Doch der Oberste Gerichtshof des Vereinigten Königreichs, der Supreme Court, ging dazwischen. Ohne Zustimmung aus London bleibe Schottland ein Teil des Vereinigten Königreichs, lautete der Gerichtsentscheid vom November. Sturgeon setzt nun auf die Macht des Faktischen. Sie will die nächste britische Parlamentswahl im Jahr 2024 zu einem Quasi-Referendum machen. „Wenn dann eine Mehrheit der Schotten bei Pro-Unabhängigkeitsparteien ihr Kreuz macht, ist dies ein klares Mandat. London muss diesem demokratischen Willen entsprechen“, argumentiert sie. 

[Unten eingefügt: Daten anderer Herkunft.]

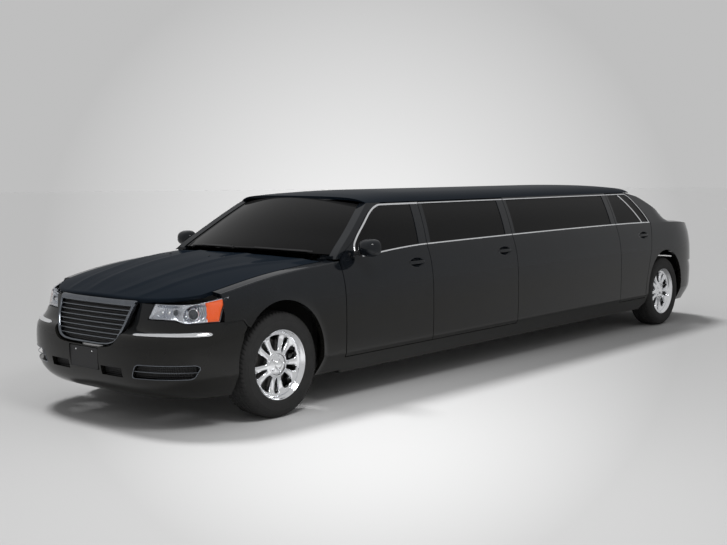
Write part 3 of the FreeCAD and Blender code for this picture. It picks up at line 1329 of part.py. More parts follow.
for k, sign in enumerate(("-", "")):
    axle_parts.append(rod("Rear_spring%d" % k, REAR_X, sign + "500", HUB, "52",
                          "Sizes.boot_floor - Sizes.seat_gap - " + HUB, Vector(0, 0, 1)))
keep("rear_axle", joined("Rear_axle", axle_parts))
keep("exhaust", joined("Exhaust", [
    rod("Long_pipe", FRONT_X + " + 400", "330", "Sizes.pipe_height", "Sizes.pipe_radius",
        "Sizes.wheelbase - 1100", Vector(1, 0, 0)),
    block("Silencer", FRONT_X + " + 2400", FRONT_X + " + 3000", "220", "440",
          "Sizes.floor_bottom - Sizes.seat_gap - 110", "Sizes.floor_bottom - Sizes.seat_gap")]))

# Cabin: front seats, the long lounge seat and the instrument panel with its steering wheel.
seat_base = floor_top + " + Sizes.seat_gap"
seats = []
for k, low in enumerate(("-(Sizes.seat_width + 175)", "175")):
    seats.append(joined("Front_seat%d" % k, [
        block("Seat_cushion%d" % k, FRONT_X + " + 1180", FRONT_X + " + 1680", low, low + " + Sizes.seat_width",
              seat_base, seat_base + " + Sizes.seat_height"),
        block("Seat_back%d" % k, FRONT_X + " + 1580", FRONT_X + " + 1700", low, low + " + Sizes.seat_width",
              seat_base + " + Sizes.seat_height - 20", seat_base + " + Sizes.seat_height + Sizes.seat_back")]))
pair = doc.addObject("Part::Compound", "Front_seats")
pair.Links = seats
keep("front_seats", pair)
lounge = joined("Lounge_form", [
    block("Rear_bench", rise_x + " - 480", rise_x + " - 35 - Sizes.seat_gap", "-600", "600",
          seat_base, seat_base + " + Sizes.seat_height"),
    block("Rear_back", rise_x + " - 180", rise_x + " - 35 - Sizes.seat_gap", "-600", "600",
          seat_base + " + Sizes.seat_height - 20", seat_base + " + Sizes.seat_height + Sizes.seat_back"),
    block("Side_bench", FRONT_X + " + 3000", rise_x + " - 400", "180", "640",
          seat_base, seat_base + " + Sizes.seat_height"),
    block("Side_back", FRONT_X + " + 3000", rise_x + " - 100", "600", "700",
          seat_base + " + 20", seat_base + " + Sizes.seat_height + 380")])
tunnel_room = block("Tunnel_room", rise_x + " - 2400", rise_x, "-Sizes.tunnel_half_width - Sizes.seat_gap",
                    "Sizes.tunnel_half_width + Sizes.seat_gap", "0", "Sizes.tunnel_top + Sizes.seat_gap")
keep("lounge_seat", carved("Lounge_seat", lounge, tunnel_room))
rim = doc.addObject("Part::Torus", "Steering_rim")
rim.Radius1 = 185
rim.Radius2 = 15
rim.Placement.Rotation = FreeCAD.Rotation(Vector(0, 1, 0), 65)
rim.setExpression("Placement.Base.x", FRONT_X + " + 1000")
rim.Placement.Base.y = -430
rim.Placement.Base.z = 850
dash_start = FRONT_X + " + Sizes.cowl_shut - 70"
keep("instrument_panel", joined("Instrument_panel", [
    block("Panel_top", dash_start, FRONT_X + " + 800", "-640", "640", "760", "960"),
    block("Panel_low", dash_start, FRONT_X + " + 700", "-640", "640", "640", "780"),
    rod("Column", FRONT_X + " + 780", "-430", "748", "24", "238", Vector(1, 0, 0.46)),
    block("Steering_bar", FRONT_X + " + 980", FRONT_X + " + 1010", "-600", "-260", "835", "865"),
    rim]))

# Grille: a chromed frame, wider at the top, with level bars across its opening.
frame_ring = grille_prism(0.0, 0.0).cut(grille_prism(size("grille_frame"), size("grille_header")))
grille = grille_slab(500, 840, 0.0, size("grille_depth"), 9).common(frame_ring)
opening = grille_prism(size("grille_frame") - 2, size("grille_header") - 2)
opening_low = size("grille_bottom") + size("grille_frame")
opening_tall = size("grille_top") - size("grille_header") - opening_low
bar_count = int(size("bar_count"))
bars = []
for k in range(bar_count):
    level_z = opening_low + opening_tall * (k + 1) / (bar_count + 1)
    bar = grille_slab(level_z - size("bar_height") / 2, level_z + size("bar_height") / 2, size("bar_set_back"),
                      size("bar_set_back") + size("bar_depth"), 2)
    bars.append(bar.common(opening))
grille = grille.fuse(bars)
bonnet_skin = nodes["bonnet"].Shape.copy()
for step in (Vector(-seat, 0, -seat), Vector(0, 0, -seat)):
    room = bonnet_skin.copy()
    room.translate(step)
    grille = grille.cut(room)
keep("grille", feature("Grille", grille))

os.makedirs("parts", exist_ok=True)
doc.recompute()
failed = [item.Name for item in doc.Objects if "Invalid" in item.State or "Error" in item.State]
for name, item in nodes.items():
    if item.Shape.isNull() or not item.Shape.isValid():
        failed.append(name)
if failed:
    raise RuntimeError("failed pieces: " + ", ".join(failed))
for name, item in nodes.items():
    item.Shape.exportStep("parts/%s.step" % name)
    print(name, len(item.Shape.Solids), round(item.Shape.Volume / 1e6, 3))
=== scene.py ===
import math
import bpy
import bmesh
from mathutils import Matrix
import numpy as np


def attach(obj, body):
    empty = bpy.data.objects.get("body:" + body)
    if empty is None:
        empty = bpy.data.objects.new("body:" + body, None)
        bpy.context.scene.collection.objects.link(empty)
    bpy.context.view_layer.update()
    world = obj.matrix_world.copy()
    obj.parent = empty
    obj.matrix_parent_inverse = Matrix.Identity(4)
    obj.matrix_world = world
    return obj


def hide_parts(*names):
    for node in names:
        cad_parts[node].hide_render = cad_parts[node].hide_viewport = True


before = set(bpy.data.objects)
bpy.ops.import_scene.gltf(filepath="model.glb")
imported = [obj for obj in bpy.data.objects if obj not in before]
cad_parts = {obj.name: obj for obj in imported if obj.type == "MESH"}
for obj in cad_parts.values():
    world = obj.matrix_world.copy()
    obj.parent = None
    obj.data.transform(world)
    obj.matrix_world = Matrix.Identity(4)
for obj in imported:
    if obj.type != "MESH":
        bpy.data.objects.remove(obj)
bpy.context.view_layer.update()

# Body form: the pressed-steel shell whose panels share one surface. Its height and width are set by the
# belt line, the crease over the sill and the roof rail, and the nose and tail round off as superellipses in
# plan. Every painted panel is cut from this form, so reflections run on from one panel to the next.
WHEELBASE = 5.700
NOSE = 0.925
TAIL = 1.075
FRONT_AXLE = (NOSE - TAIL - WHEELBASE) / 2
HALF_WIDTH = 0.950
BELT_HALF_WIDTH = 0.883
RAIL_HALF_WIDTH = 0.680
RAIL = 1.404
SILL_BOTTOM = 0.210
SILL_TUCK = 0.076
CREASE = 0.365
CREASE_INSET = 0.006
WIDEST = 0.600
GLASS_BULGE = 0.036
PLAN_POWER = 3.6
SHUT_GAP = 0.008
SHUT_LEAN = 0.130
COWL_SHUT = 0.617


def smooth_curve(*stations):
    """A monotone cubic through (position, value) pairs: on each span the Hermite cubic whose slope at a
    station is the harmonic mean of the slopes on its two sides, or nought at a turning point, and straight
    beyond both ends."""
    at, values = np.array(stations, float).T
    slopes = np.diff(values) / np.diff(at)
    product = slopes[:-1] * slopes[1:]
    total = np.where(product > 0, slopes[:-1] + slopes[1:], 1.0)
    tangents = np.concatenate([slopes[:1], np.where(product > 0, 2 * product / total, 0.0), slopes[-1:]])

    def value(x):
        x = np.asarray(x, float)
        i = np.clip(np.searchsorted(at, x, side="right") - 1, 0, len(at) - 2)
        width = at[i + 1] - at[i]
        f = np.clip((x - at[i]) / width, 0, 1)
        cubic = (values[i] * (1 + 2 * f) * (1 - f) ** 2 + tangents[i] * width * f * (1 - f) ** 2
                 + values[i + 1] * f * f * (3 - 2 * f) + tangents[i + 1] * width * f * f * (f - 1))
        return cubic + tangents[0] * np.minimum(x - at[0], 0) + tangents[-1] * np.maximum(x - at[-1], 0)

    return value


def smooth_step(x):
    """Nought below 0, one above 1, and 3x^2 - 2x^3 between."""
    x = np.clip(x, 0, 1)
    return x * x * (3 - 2 * x)


belt_line = smooth_curve((0.125 - NOSE, 0.776), (-0.480, 0.866), (0, 0.950), (COWL_SHUT, 1.003),
                         (1.637, 1.073), (WHEELBASE - 1.0, 1.096), (WHEELBASE + 0.310, 1.080),
                         (WHEELBASE + 0.945, 1.030))


def plan_share(x):
    """Share of the full width left at x: (1 - r^3.6)^(1/3.6), r being the distance past an axle over the
    overhang."""
    reach = np.clip(np.maximum(-x / NOSE, (x - WHEELBASE) / TAIL), 0, 1)
    return (1 - reach ** PLAN_POWER) ** (1 / PLAN_POWER)


def section(x, z):
    """Half-width of the full section at height z: tucked under the crease, widest at 0.6 m, drawn in to the
    belt, and above it a leaning line with a shallow bulge."""
    belt = belt_line(x)
    tuck = np.clip((CREASE - z) / (CREASE - SILL_BOTTOM), 0, None)
    low = HALF_WIDTH - CREASE_INSET - SILL_TUCK * tuck ** 1.15
    middle = HALF_WIDTH - CREASE_INSET * ((WIDEST - z) / (WIDEST - CREASE)) ** 2
    drawn_in = np.clip((z - WIDEST) / (belt - WIDEST), 0, None) ** 3.2
    upper = HALF_WIDTH - (HALF_WIDTH - BELT_HALF_WIDTH) * drawn_in
    rise = (z - belt) / (RAIL - belt)
    glass = BELT_HALF_WIDTH - (BELT_HALF_WIDTH - RAIL_HALF_WIDTH) * rise + GLASS_BULGE * rise * (1 - rise)
    return np.where(z < CREASE, low, np.where(z < WIDEST, middle, np.where(z < belt, upper, glass)))


def side(x, z):
    """Half-width of the body's side at x and height z."""
    return section(x, z) * plan_share(x)


def leaning(x):
    """A shut line that stands upright to the belt and leans back evenly above it."""
    belt = float(belt_line(x))
    return lambda z: x + SHUT_LEAN * np.maximum(z - belt, 0) / (RAIL - belt)


def shifted(edge, distance):
    """The same edge, moved along the car."""
    return lambda z: edge(z) + distance


def upright(x):
    """An edge at one station."""
    return lambda z: x + 0 * z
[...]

Unabhängigkeitsbestrebungen vom Vereinigten Königreich haben eine lange Tradition. Sturgeon glaubt, dass die Menschen 2014 anders entschieden hätten, wenn sie gewusst hätten, dass sich eine Mehrheit der Briten für den Brexit entscheiden würde. Ihr Ziel ist es, Schottland wieder zurück in die EU zu führen. 

Ein neues Pulverfass

Doch nicht nur in Schottland haben die „Regionalisten“ wieder Zulauf. Und dies hat ebenfalls mit dem Brexit zu tun. Bei dem Referendum 2016 entschied sich zwar die Mehrheit der Engländer für einen EU-Austritt, und die Masse an Wählerstimmen gab dann den Ausschlag. Doch in Schottland und in Nordirland sprach sich eine Mehrheit für einen Verbleib in der EU aus. 

Nach diesem Ergebnis forderte der damalige irische Premierminister Enda Kenny ein Referendum über eine Vereinigung Nordirlands mit der Republik Irland. Dort würden derzeit mehr als zwei Drittel der Bürger für ein einiges Irland stimmen. Im Norden ist die Lage heikel. Ursprünglich lebten dort mehr Protestanten als Katholiken, und diese waren stets für einen Verbleib bei Großbritannien.

Doch mittlerweile stellen die Katholiken die Mehrheit der Bevölkerung. Und von dieser würde bloß ein Fünftel gegen einen Austritt aus Großbritannien stimmen. Hintergrund ist die Angst vor neuen Unruhen. So verübte die republikanisch-katholische Terrorgruppe Neue IRA wieder Anschläge. 

Selbst auf der Seite der London-treuen nordirischen „Loyalisten“ gibt es Untergrundaktivitäten. Sie stören sich am sogenannten Nordirland-Protokoll in den Brexit-Vereinbarungen zwischen der EU und Großbritannien. Durch dieses ist auf der Irischen See eine Zollgrenze entstanden. Seit dem Karfreitagsabkommen 1998, das den Bürgerkrieg inklusive Terroranschlägen beendete, waren alle relevanten Kräfte an der Regierung in Belfast beteiligt. Nun stellen sich die protestantischen Unionisten quer. Experten sprechen von einem Pulverfass. 

Selbst in Wales, wo seit 100 Jahren die Labour-Partei regiert, gibt es erstmals seit Jahrzehnten Diskussionen über eine Loslösung von London. Wenn die Tendenz andauere, könnte aus Großbritannien in einigen Jahren ein Klein-England werden, sagen Zyniker.